Ao falar da escolha entre “paz ou guerra, diálogo ou confronto”, ele não mencionou diretamente os Estados Unidos, mas a interpretação foi imediata: tratava-se de um recado à Casa Branca, que ampliou tarifas contra produtos chineses e reforçou sua presença militar no Indo-Pacífico.
O contraste com o Ocidente foi ainda mais evidente quando Donald Trump, pelo Truth Social, acusou Xi de ignorar o papel norte-americano na Segunda Guerra. Trump afirmou que a “grande questão” era se Xi iria “mencionar o sangue e o apoio massivo que os Estados Unidos deram à China para garantir sua liberdade contra um invasor estrangeiro muito hostil”.
Ele encerrou ironizando: “Por favor, envie minhas calorosas saudações a Vladimir Putin e Kim Jong-un, enquanto vocês conspiram contra os Estados Unidos da América.”
O porta-voz do Kremlin, Dmitri Peskov, respondeu dizendo que “ninguém está tramando conspirações” e que Trump teria falado em “sentido figurado”.
Ainda assim, a troca de acusações reforçou o pano de fundo ideológico do desfile: enquanto a China e a Rússia procuram consolidar legitimidade no presente por meio da memória da vitória antifascista, os EUA tentam reafirmar seu papel indispensável na guerra de 1945.
Alinhamento com Putin e Kim reforça frente contra Ocidente
A presença conjunta de Xi, Putin e Kim foi interpretada como um marco político e diplomático. Foi a primeira vez que Kim Jong-un participou de um desfile militar do Exército Popular de Libertação.
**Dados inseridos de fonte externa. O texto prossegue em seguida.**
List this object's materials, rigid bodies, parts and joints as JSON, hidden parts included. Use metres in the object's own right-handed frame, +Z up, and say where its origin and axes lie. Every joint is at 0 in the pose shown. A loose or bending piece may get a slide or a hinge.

O líder norte-coreano chegou acompanhado de sua filha, Kim Ju-ae, considerada herdeira política, embora ela não tenha aparecido no evento. No encontro bilateral com Putin, Kim declarou estar disposto a “fazer tudo que puder” para apoiar a Rússia.
Para a diplomacia chinesa, o gesto de reunir em uma mesma tribuna os líderes mais atacados pelo Ocidente simbolizou a construção de um novo eixo geopolítico. A imagem dos três caminhando lado a lado pelo tapete vermelho foi cuidadosamente planejada para ser lida como demonstração de unidade frente às sanções e bloqueios impostos por Washington e Bruxelas.
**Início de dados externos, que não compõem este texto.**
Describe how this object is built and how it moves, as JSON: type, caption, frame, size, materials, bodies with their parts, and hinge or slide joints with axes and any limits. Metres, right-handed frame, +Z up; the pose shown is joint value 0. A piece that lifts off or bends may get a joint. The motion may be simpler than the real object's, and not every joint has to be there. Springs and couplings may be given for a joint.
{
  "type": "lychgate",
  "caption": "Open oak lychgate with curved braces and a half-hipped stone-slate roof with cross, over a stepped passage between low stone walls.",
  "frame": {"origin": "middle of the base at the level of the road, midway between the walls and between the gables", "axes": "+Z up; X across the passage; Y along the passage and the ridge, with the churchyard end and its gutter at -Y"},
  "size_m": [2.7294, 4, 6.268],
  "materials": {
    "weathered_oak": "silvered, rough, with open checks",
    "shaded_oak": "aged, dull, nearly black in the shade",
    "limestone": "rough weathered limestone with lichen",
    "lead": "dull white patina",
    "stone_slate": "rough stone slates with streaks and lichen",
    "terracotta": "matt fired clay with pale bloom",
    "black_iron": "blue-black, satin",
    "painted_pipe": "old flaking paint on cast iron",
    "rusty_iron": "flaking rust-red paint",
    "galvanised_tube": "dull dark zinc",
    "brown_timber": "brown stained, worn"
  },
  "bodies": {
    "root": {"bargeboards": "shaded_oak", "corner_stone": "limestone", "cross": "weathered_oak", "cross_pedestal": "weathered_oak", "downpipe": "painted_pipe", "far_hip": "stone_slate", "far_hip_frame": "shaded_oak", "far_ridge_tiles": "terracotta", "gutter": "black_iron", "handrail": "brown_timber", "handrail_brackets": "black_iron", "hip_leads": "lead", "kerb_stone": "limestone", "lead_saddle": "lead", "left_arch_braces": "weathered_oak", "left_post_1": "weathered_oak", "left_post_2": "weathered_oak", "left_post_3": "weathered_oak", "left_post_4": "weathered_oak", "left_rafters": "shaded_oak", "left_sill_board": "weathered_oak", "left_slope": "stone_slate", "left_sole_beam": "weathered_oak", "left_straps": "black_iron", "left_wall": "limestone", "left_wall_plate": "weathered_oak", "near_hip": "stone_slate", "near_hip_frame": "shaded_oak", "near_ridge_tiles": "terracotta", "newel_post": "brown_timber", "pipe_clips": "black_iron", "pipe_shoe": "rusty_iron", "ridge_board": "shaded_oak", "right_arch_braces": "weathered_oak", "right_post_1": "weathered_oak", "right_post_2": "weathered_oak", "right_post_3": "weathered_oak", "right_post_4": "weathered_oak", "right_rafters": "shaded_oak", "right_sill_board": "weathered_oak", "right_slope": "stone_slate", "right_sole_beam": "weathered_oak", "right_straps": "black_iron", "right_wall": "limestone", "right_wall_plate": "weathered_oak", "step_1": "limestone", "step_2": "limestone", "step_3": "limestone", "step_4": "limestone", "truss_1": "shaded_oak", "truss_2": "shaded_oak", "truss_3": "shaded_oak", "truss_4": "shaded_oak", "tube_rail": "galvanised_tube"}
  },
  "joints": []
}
Essa aproximação não elimina divergências práticas. A Gazprom, empresa estatal russa de energia, anunciou ter fechado um acordo “juridicamente vinculante” para construção de um novo gasoduto até a China. Mas o ministério das Relações Exteriores chinês afirmou não ter nada a anunciar, indicando que Pequim não pretende ampliar de imediato sua dependência do gás russo.
Ainda assim, Xi anunciou isenção de vistos para turistas russos até 2026, em gesto de aproximação concreta.
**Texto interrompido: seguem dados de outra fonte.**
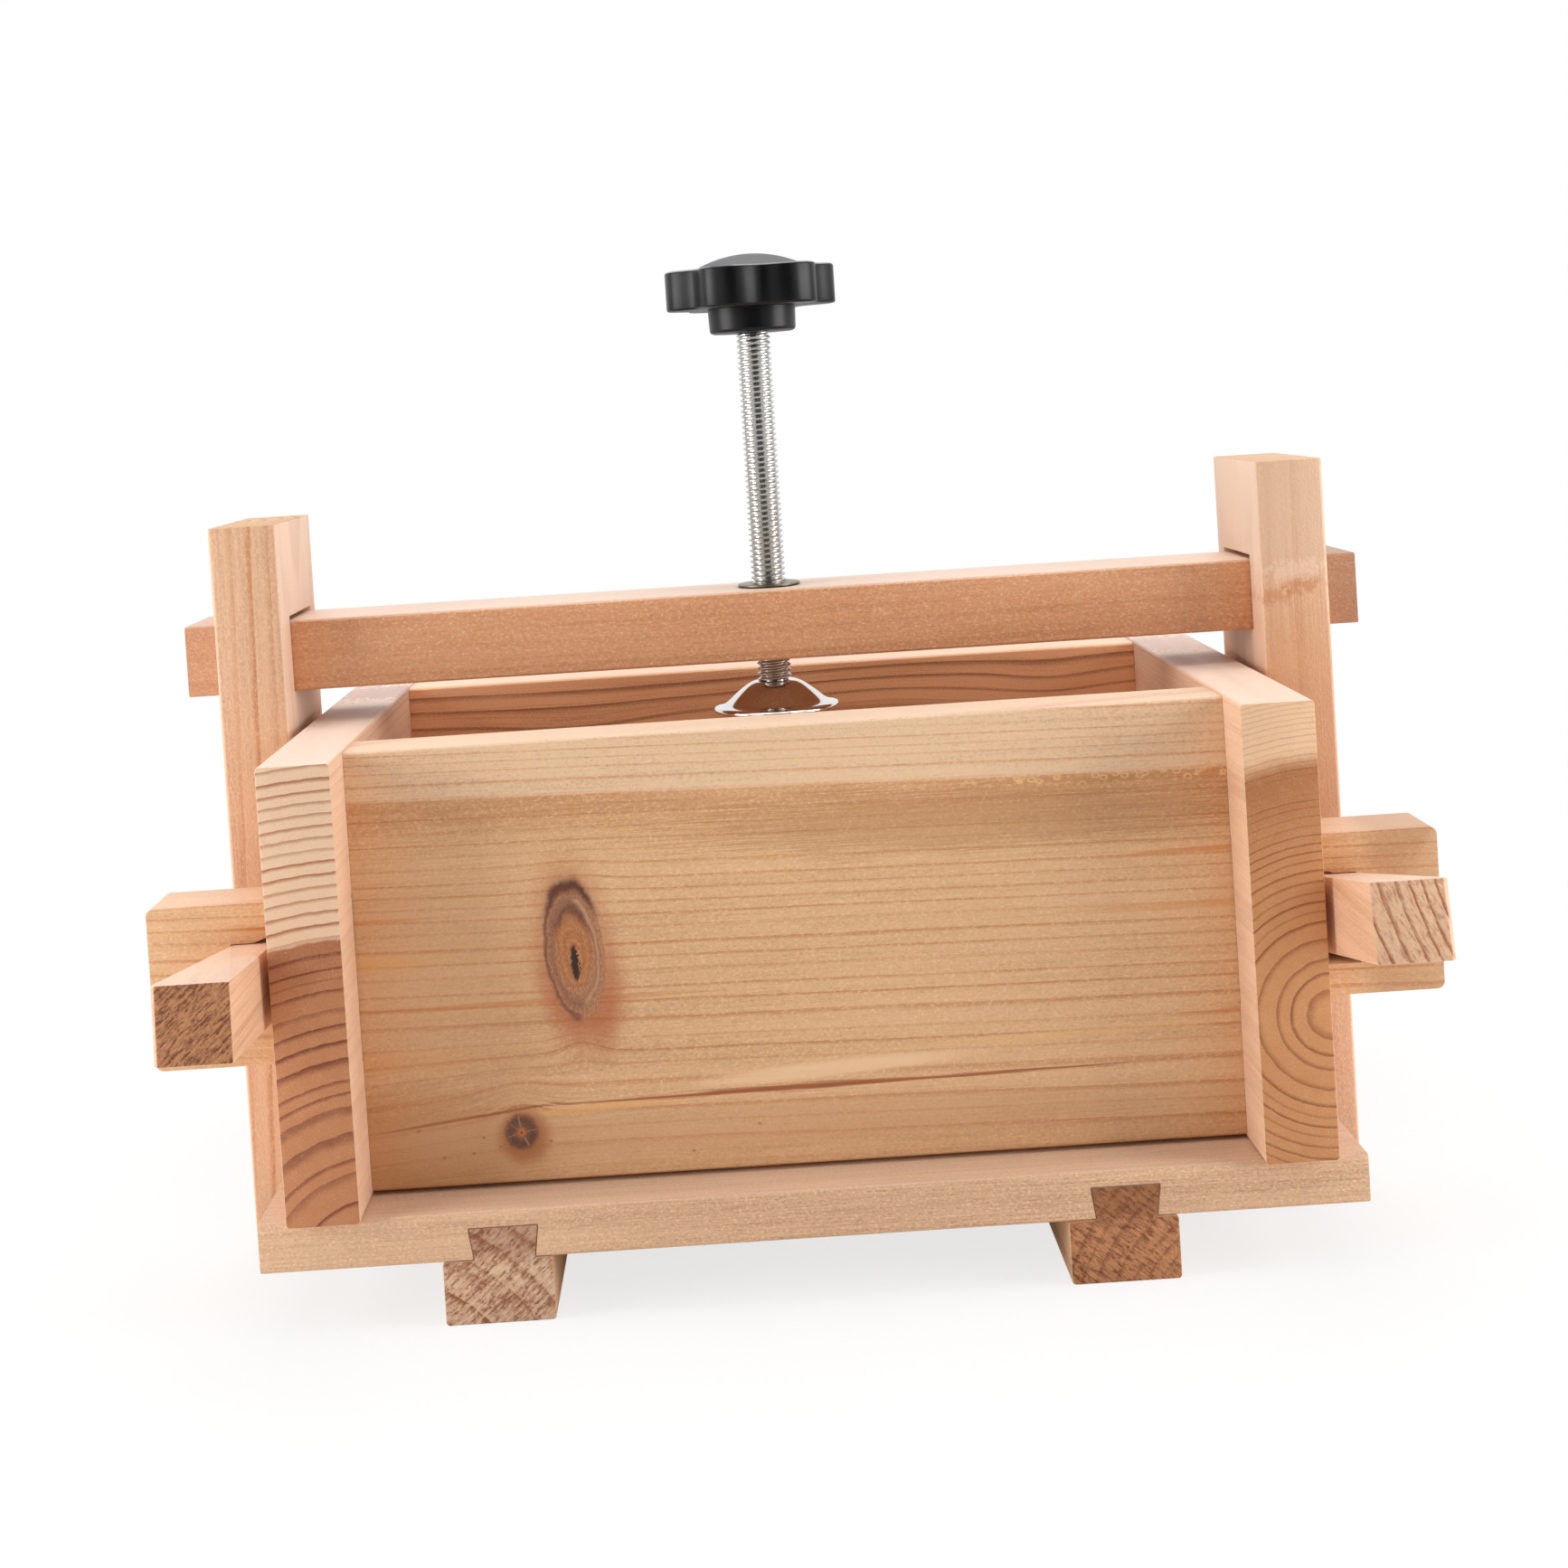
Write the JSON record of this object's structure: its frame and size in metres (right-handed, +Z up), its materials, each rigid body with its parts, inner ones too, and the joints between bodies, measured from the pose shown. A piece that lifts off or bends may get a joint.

A retórica, porém, é de convergência. Putin declarou que a visão de Xi para uma nova governança global é “urgentemente necessária em um momento de déficit de liderança”. Ao ecoar essa posição, Xi reafirmou que China e Rússia foram “os principais vencedores” da Segunda Guerra e têm a responsabilidade de defender os resultados desse triunfo.
A cena da tribuna também revelou a estratégia chinesa de se consolidar como centro de um bloco alternativo ao Ocidente.
Além de Rússia e Coreia do Norte, compareceram líderes do Irã, da Bielorrússia e de nações da Ásia Central, reforçando o projeto de uma rede multipolar. Ausentes estiveram os Estados Unidos, a União Europeia e o Japão, países que Xi acusa de tentar conter e suprimir a ascensão chinesa.
Essa divisão ficou ainda mais nítida na recepção que Xi ofereceu no Grande Salão do Povo após o desfile. Ali, o presidente chinês afirmou que a humanidade não deve retornar à “lei da selva” e reiterou que a China permanecerá “firmemente do lado certo da história”. A mensagem foi clara: Pequim se vê como pilar de estabilidade global em contraste com o unilateralismo ocidental.
Simbolismos internos e mobilização patriótica
O desfile também foi concebido como ato de mobilização interna. Xi vestiu traje no estilo Mao e percorreu a praça em uma limusine Hongqi, veículo símbolo da autossuficiência industrial chinesa.
A presença de antigos membros do Comitê Permanente do Politburo, como Wen Jiabao e Wang Qishan, reforçou a mensagem de continuidade e unidade no alto escalão. Ao lado de veteranos nonagenários, a cerimônia buscou transmitir que o Partido Comunista permanece guardião da soberania nacional desde a luta contra o Japão até os dias atuais.
A exibição das novas forças criadas em 2024 — a Força Aeroespacial, a Força do Ciberespaço e a Força de Apoio à Informação — mostrou que o país se prepara para guerras multidomínio, que incluem espaço, rede e inteligência artificial.
Xi declarou que o EPL “sempre foi uma força heróica na qual o Partido e o povo podem confiar totalmente”, reafirmando o vínculo entre política, sociedade e defesa.